Foreign ambassadors visit UD
Photos by Kathy F. Atkinson August 02, 2022
Inspiring global partnerships in innovation, ambassadors learn about cutting-edge research at UD’s STAR Campus
Foreign ambassadors learned about the cutting-edge research taking place at the University of Delaware as part of a visit to the First State on July 21 through the U.S. Department of State's Experience America program.
More than 40 diplomats — representing countries across five continents — met with UD’s leadership and toured the Science, Technology and Advanced Research (STAR) Campus, a hub for innovative activities that combines top academics and research with industry and community partnerships.
Provost Laura Carlson described the impact the STAR Campus has had for students, the community, and local, state and global business partners. In 2009, the University acquired the 272-acre former Chrysler assembly site and the STAR Campus has continued to evolve since.
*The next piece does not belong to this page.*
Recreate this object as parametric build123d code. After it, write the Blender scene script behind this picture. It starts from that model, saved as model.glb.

“[It] was a true blank canvas on which we started painting the future of the University, our state, our region in the world,” Carlson said. “The University envisioned this as a place where UD's strengths in teaching and research could intersect with the needs of our local and global communities, coming together to envision a brighter future for all. This transformational impact continues to happen in real time. We're happy to have you here and just share with you our vision for what's possible to help shape a better future.”
Led by the U.S. Department of State, the Experience America program connects foreign ambassadors with academic, business, community and cultural leaders with the goal of building relationships to promote economic investment, commerce and dialogue.
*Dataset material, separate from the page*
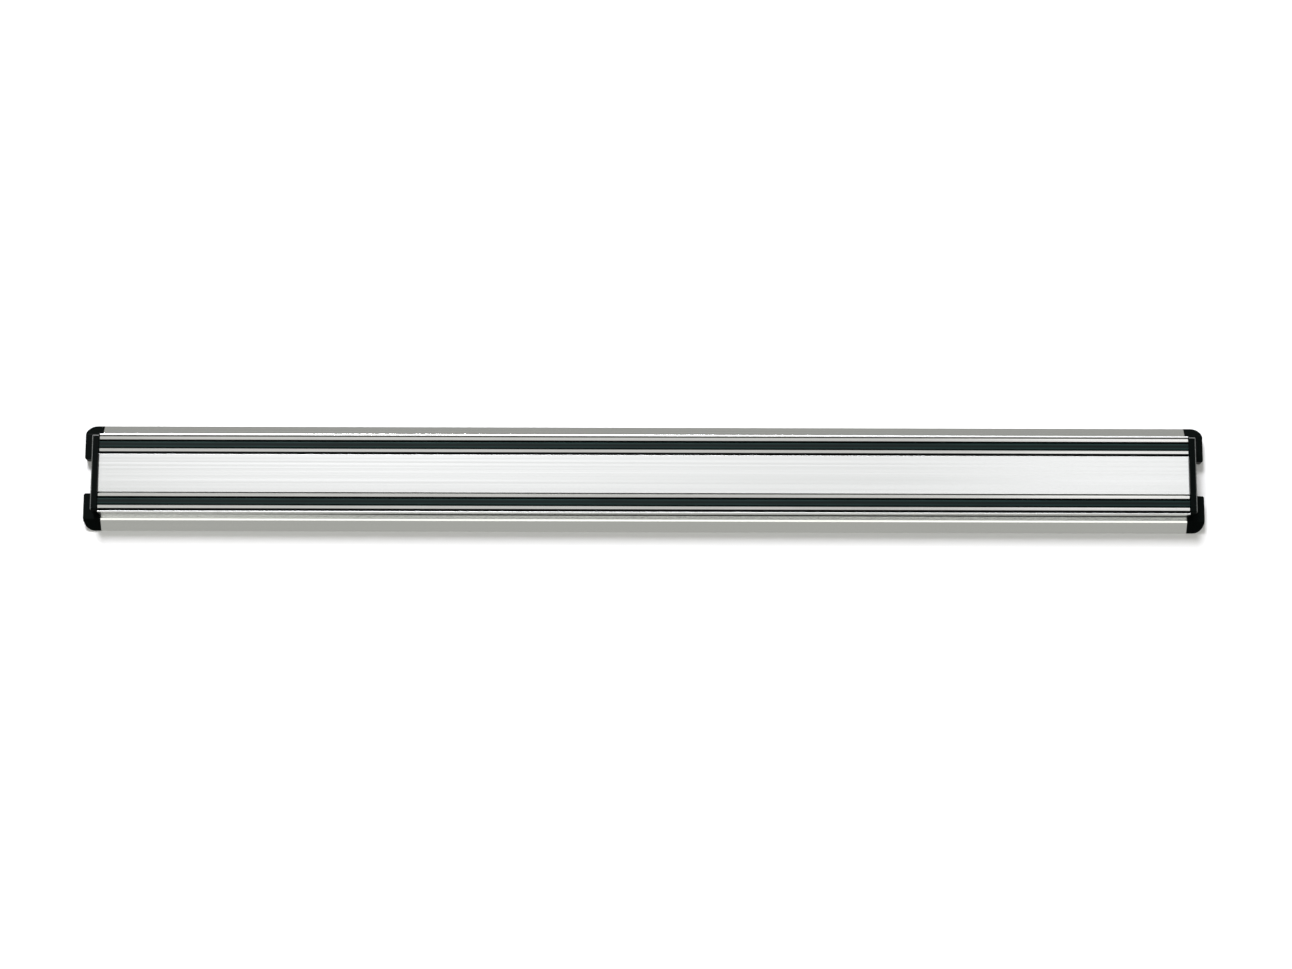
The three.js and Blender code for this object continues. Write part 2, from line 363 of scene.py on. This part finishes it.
def cleaned(node):
    """A bmesh of a CAD node whose flat faces are whole again."""
    made = bmesh.new()
    made.from_mesh(NODES[node].data)
    bmesh.ops.remove_doubles(made, verts=made.verts, dist=MERGE_DISTANCE)
    bmesh.ops.dissolve_limit(
        made, angle_limit=FLAT_ANGLE, verts=made.verts, edges=made.edges, use_dissolve_boundaries=False
    )
    return made


def sharp(edge):
    """Whether two faces meet at an edge that stays hard."""
    return len(edge.link_faces) == 2 and edge.calc_face_angle() > SMOOTH_ANGLE


def soften(made, width, steps, edges=None):
    """Bevels the given edges, or every sharp one; one step is a chamfer, more are a rounding."""
    bmesh.ops.bevel(
        made,
        geom=edges or [edge for edge in made.edges if sharp(edge)],
        offset=width,
        segments=steps,
        profile=0.5,
        affect="EDGES",
        clamp_overlap=True,
    )


def object_from(name, made):
    """An object in the scene made of a bmesh, which is freed."""
    mesh = bpy.data.meshes.new(name)
    made.to_mesh(mesh)
    made.free()
    piece = bpy.data.objects.new(name, mesh)
    bpy.context.collection.objects.link(piece)
    return piece


def finish_piece(name, made, node, slot):
    """Turns a bmesh into a shaded piece that stands for a CAD node."""
    for face in made.faces:
        face.smooth = True
    for edge in made.edges:
        edge.smooth = len(edge.link_faces) == 2 and edge.calc_face_angle() < SMOOTH_ANGLE
    piece = object_from(name, made)
    piece.data.materials.append(LOOKS[slot])
    weighted = piece.modifiers.new("flat_faces_stay_flat", "WEIGHTED_NORMAL")
    weighted.keep_sharp = True
    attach(piece, "root")
    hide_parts(node)
    return piece


def extra_look(piece, look):
    """Adds a look to a piece and gives its index."""
    piece.data.materials.append(look)
    return len(piece.data.materials) - 1


def make_profile():
    """The extrusion."""
    made = cleaned("aluminium_profile")
    shape_profile(made)
    paint_profile(finish_piece("extrusion", made, "aluminium_profile", "aluminium"))


def shape_profile(made):
    """Moves the crests' inner edges and the lower lip's front, and cuts out the undercut's band."""
    for vert in made.verts:
        depth, height = -vert.co.y, vert.co.z
        if abs(abs(height) - CREST_INNER) < CORNER_REACH and depth > CREST_DEPTH - CORNER_REACH:
            vert.co.y -= CREST_SHIFT
        if height < -LIP_INNER + FACE_PLAY and depth > PANEL_DEPTH - CORNER_REACH:
            vert.co.y += LIP_LEAN * (height + (LIP_INNER + LIP_OUTER) / 2)
    for depth in UNDERCUT:
        everything = made.verts[:] + made.edges[:] + made.faces[:]
        bmesh.ops.bisect_plane(made, geom=everything, plane_co=(0, -depth, 0), plane_no=(0, 1, 0))


def paint_profile(piece):
    """Paints shade into the channels and a dark reflection into the lower lip's undercut, and gives the
    roundings at the front a rougher look.
    """
    channel = extra_look(piece, PAINTED_SHADE_LOOK)
    undercut = extra_look(piece, UNDERCUT_REFLECTION_LOOK)
    edge = extra_look(piece, EDGE_LOOK)
    channel_low = INNER_POLE[0].z - POLE_GAP - CHANNEL_SIDE_PLAY
    channel_high = LIP_INNER + CHANNEL_SIDE_PLAY
    for face in piece.data.polygons:
        depth, height = -face.center.y, face.center.z
        inside = CHANNEL_FLOOR - FACE_PLAY < depth < PANEL_DEPTH - FACE_PLAY
        # Faces inside the channels are painted black as shade.
        if inside and channel_low < abs(height) < channel_high:
            face.material_index = channel
        # The undercut band on the lower lip gets a painted dark reflection.
        elif UNDERCUT[0] < depth < UNDERCUT[1] and abs(height + LIP_OUTER) < FACE_PLAY:
            face.material_index = undercut
        elif depth > PANEL_DEPTH - EDGE_RADIUS and abs(face.normal.z) > BARELY_TURNED:
            face.material_index = edge


def make_pole(node):
    """A strip with chamfered edges, whose sides and downward chamfers are painted black as shade."""
    low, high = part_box(node)
    made = bmesh.new()
    bmesh.ops.create_cube(made, size=1, matrix=Matrix.LocRotScale((low + high) / 2, None, high - low))
    soften(made, POLE_CHAMFER, 1)
    piece = finish_piece(f"{node}_strip", made, node, "pole_steel")
    painted_shade = extra_look(piece, PAINTED_SHADE_LOOK)
    # The sides in the gaps and the downward chamfers are painted black as shade.
    for face in piece.data.polygons:
        if face.normal.z > SQUARE or face.normal.z < -HALF_TURNED:
            face.material_index = painted_shade


def make_filler(track):
    """The strip, with a narrow groove left between it and each pole."""
    node = f"{track}_filler_strip"
    low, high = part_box(node)
    middle = (low.z + high.z) / 2
    made = cleaned(node)
    for vert in made.verts:
        vert.co.z += FILLER_GROOVE if vert.co.z < middle else -FILLER_GROOVE
    finish_piece(f"{track}_filler", made, node, "filler_plastic")


def make_tracks():
    """The pole and filler strips."""
    for track in TRACKS:
        for side in ("outer", "inner"):
            make_pole(f"{track}_{side}_pole")
        make_filler(track)


def bar_rim(made, side):
    """The outer front edges of a cap's raised bar; side is -1 at the left and 1 at the right."""
    return [
        edge
        for edge in made.edges
        if sharp(edge)
        and all(-vert.co.y > PANEL_DEPTH + BAR_CLEAR for vert in edge.verts)
        and any(face.normal.x * side > EXACTLY_SQUARE for face in edge.link_faces)
    ]


def make_caps():
    """The end caps, with painted highlights along the outer and top edges of their raised bars."""
    for end, side in (("left", -1), ("right", 1)):
        made = cleaned(f"{end}_end_cap")
        soften(made, CAP_BEVEL, 3, bar_rim(made, side))
        soften(made, CAP_BEVEL, 3)
        piece = finish_piece(f"{end}_cap", made, f"{end}_end_cap", "cap_plastic")
        painted_sheen = extra_look(piece, CAP_HIGHLIGHT_LOOK)
        for face in piece.data.polygons:
            turn = max(face.normal.x * side, face.normal.z)
            # Faces on the bar's front roundings get the paler plastic as a painted highlight.
            if -face.center.y > PANEL_DEPTH and HIGHLIGHT_TURN[0] < turn < HIGHLIGHT_TURN[1]:
                face.material_index = painted_sheen


def paint_magnets():
    """The magnets stay as in CAD and get the ferrite look."""
    for name, node in NODES.items():
        if "_magnet_" in name:
            node.data.materials.clear()
            node.data.materials.append(LOOKS["ferrite"])


# ---------------------------------------------------------------- room, light and camera


def plane(name, place, turn, look):
    """A square stage plane, turned by a matrix."""
    made = bmesh.new()
    bmesh.ops.create_grid(made, x_segments=1, y_segments=1, size=STAGE_SIZE / 2)
    bmesh.ops.transform(made, matrix=Matrix.Translation(place) @ turn, verts=made.verts)
    piece = object_from(name, made)
    piece.data.materials.append(look)
    # The plane takes shadows. It casts none, lights nothing and doesn't show in the metal.
    piece.visible_diffuse = False
    piece.visible_glossy = False
    piece.visible_shadow = False


def stage_look(name, colour, glow):
    """Matt paint that can't be seen from behind."""
    material, tree, surface = new_material(name)
    surface.inputs["Base Color"].default_value = (*colour, 1)
    surface.inputs["Roughness"].default_value = 1
    surface.inputs["Specular IOR Level"].default_value = 0
    surface.inputs["Emission Color"].default_value = (1, 1, 1, 1)
    surface.inputs["Emission Strength"].default_value = glow
    clear = add(tree, "ShaderNodeBsdfTransparent")
    side = add(tree, "ShaderNodeNewGeometry")
    shaders = (surface.outputs["BSDF"], clear.outputs["BSDF"])
    show_mix(tree, side.outputs["Backfacing"], *shaders, "Material Output")
    return material


def make_room():
    """The wall behind the rack and a floor below it."""
    upright = Matrix.Rotation(math.pi / 2, 4, "X")
    plane("wall", (0, WALL_GAP, 0), upright, stage_look("wall_paint", WALL_PAINT, WALL_GLOW))
    below = (0, 0, CAD_LOW.z - FLOOR_DROP)
    plane("floor", below, Matrix.Identity(4), stage_look("floor_paint", FLOOR_PAINT, FLOOR_GLOW))


def direction(azimuth, elevation):
    """Unit vector from the rack towards a place in front of it; azimuth 0 is straight ahead."""
    across, up = math.radians(azimuth), math.radians(elevation)
    return Vector((math.sin(across) * math.cos(up), -math.cos(across) * math.cos(up), math.sin(up)))


def softbox(name, azimuth, elevation, distance, width, height, watts):
    """A rectangular lamp that faces the rack's middle."""
    light = bpy.data.lights.new(name, "AREA")
    light.shape = "RECTANGLE"
    light.size = width
    light.size_y = height
    light.energy = watts
    light.color = LAMP_LIGHT
    lamp = bpy.data.objects.new(name, light)
    way = direction(azimuth, elevation)
    lamp.location = way * distance
    lamp.rotation_mode = "QUATERNION"
    lamp.rotation_quaternion = (-way).to_track_quat("-Z", "Y")
    bpy.context.collection.objects.link(lamp)


def make_lights():
    """A key light from above, a broad weak one in front and a small weak one at the right."""
    softbox("key", azimuth=-11, elevation=37.5, distance=3, width=0.85, height=0.85, watts=112)
    softbox("front", azimuth=2, elevation=13, distance=2.4, width=1.7, height=1.0, watts=1.9)
    softbox("right", azimuth=14, elevation=11, distance=2.4, width=0.3, height=0.3, watts=0.2)


def between(tree, value, start, full, fades, end):
    """1 where value lies between full and fades, falling to 0 at start and end."""
    rise = remap(tree, value, 0, 1, start, full)
    fall = remap(tree, value, 1, 0, fades, end)
    return math_node(tree, "MULTIPLY", rise, fall)


def make_world():
    """White to the camera. Reflections see a grey room with a bright low band in front.

    Above that band, the room in front is dark to the right and lighter to the left.
    """
    world = bpy.data.worlds.new("studio")
    bpy.context.scene.world = world
    world.use_nodes = True
    tree = world.node_tree
    sky = tree.nodes["Background"]
    way = position(tree, "Generated")
    across, forward, up = (way[axis] for axis in "XYZ")
    front = remap(tree, forward, 1, 0, *FRONT)
    grey = remap(tree, up, *ROOM_BRIGHTNESS, -1, 1)
    low_band = math_node(tree, "MULTIPLY", front, between(tree, up, *LOW_BAND))
    camera_band = math_node(tree, "MULTIPLY", front, between(tree, up, *CAMERA_BAND))
    camera_side = remap(tree, across, *CAMERA_BAND_BRIGHTNESS, *CAMERA_BAND_TURN)
    lit = blend(tree, low_band, grey, LOW_BAND_BRIGHTNESS)
    brightness = blend(tree, camera_band, lit, camera_side)
    tree.links.new(shade(tree, ROOM_TINT, brightness), sky.inputs["Color"])
    white = add(tree, "ShaderNodeBackground")
    white.inputs["Color"].default_value = (1, 1, 1, 1)
    path = add(tree, "ShaderNodeLightPath")
    backgrounds = (sky.outputs["Background"], white.outputs["Background"])
    show_mix(tree, path.outputs["Is Camera Ray"], *backgrounds, "World Output")


def make_camera():
    """The scene's camera."""
    data = bpy.data.cameras.new("camera")
    data.sensor_width = SENSOR_WIDTH
    data.lens = SENSOR_WIDTH / 2 / math.tan(math.radians(CAMERA_FIELD) / 2)
    camera = bpy.data.objects.new("camera", data)
    way = direction(CAMERA_AZIMUTH, CAMERA_ELEVATION)
    camera.location = CAMERA_AIM + way * CAMERA_DISTANCE
    camera.rotation_mode = "QUATERNION"
    level = (-way).to_track_quat("-Z", "Y")
    roll = Matrix.Rotation(math.radians(CAMERA_ROLL), 3, "Z").to_quaternion()
    camera.rotation_quaternion = level @ roll
    bpy.context.collection.objects.link(camera)
    bpy.context.scene.camera = camera


make_camera()
make_profile()
make_tracks()
make_caps()
paint_magnets()
make_room()
make_lights()
make_world()
bpy.context.scene.view_settings.view_transform = "Standard"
The event was the Biden Administration’s first Experience America trip and also the first since the pandemic — so it made perfect sense for the trip to be to Delaware, the first state to ratify the U.S. Constitution and at the first university in America to launch a study abroad program.
“This school, with its innovative and entrepreneurial spirit, opened doors to possibilities for students like me and my brother,” said Valerie Biden Owens, chair of the Biden Institute and the president’s sister.
As part of the presentation, Kelvin H. Lee, UD’s Gore Professor of Chemical and Biomolecular Engineering and Director of the National Institute for Innovation in Manufacturing Biopharmaceuticals (NIIMBL), gave an overview of UD’s research and innovation profile. He shared that UD is among only 16 universities in the country to be designated as a Land Grant, Sea Grant and Space Grant institution. The Carnegie Foundation for the Advancement of Teaching classifies UD as a research university with very high research activity — a designation given to less than 3% of U.S. colleges and universities.
“We're surrounded by great faculty at this institution and a great community inside this institution,” he said. “We hope we can share with you a little bit about what we're doing here at the University and perhaps inspire you to think about how it might connect with some of the things that you're interested in, and perhaps maybe we can even work together.”
Following the presentation, the ambassadors toured the campus’ health design studio and nursing simulation lab, where they experienced firsthand how UD is transforming new knowledge into positive impacts for the world. They also had an opportunity to hear about the work taking place at Chemours, a commercial partner located at STAR Campus.
“One of the things that we hope to focus on here is having an impact from our research and from our education and translating that to be able to have an impact on individuals right now,” said Kathleen S. Matt, dean of UD’s College of Health Sciences. “That is the purpose of creating the STAR Campus, where the community is welcomed in and they are a part of inspiring the work and the training and the research that we do. And then at the same time, it inspires us to translate what we learn and take that to the outside.”
Following the STAR Campus presentation and tour, the ambassadors were part of a Delaware business leaders roundtable and visited the DuPont Experimental Station and Global Innovation Center. Throughout the day, the diplomats learned how research, technology and entrepreneurship have transformed the state in myriad ways.
“When I was confirmed as chief of protocol, one of the things I wanted to do first was this — physical person-to-person human diplomacy,” U.S. Chief of Protocol Ambassador Rufus Gifford said. “It matters so much.”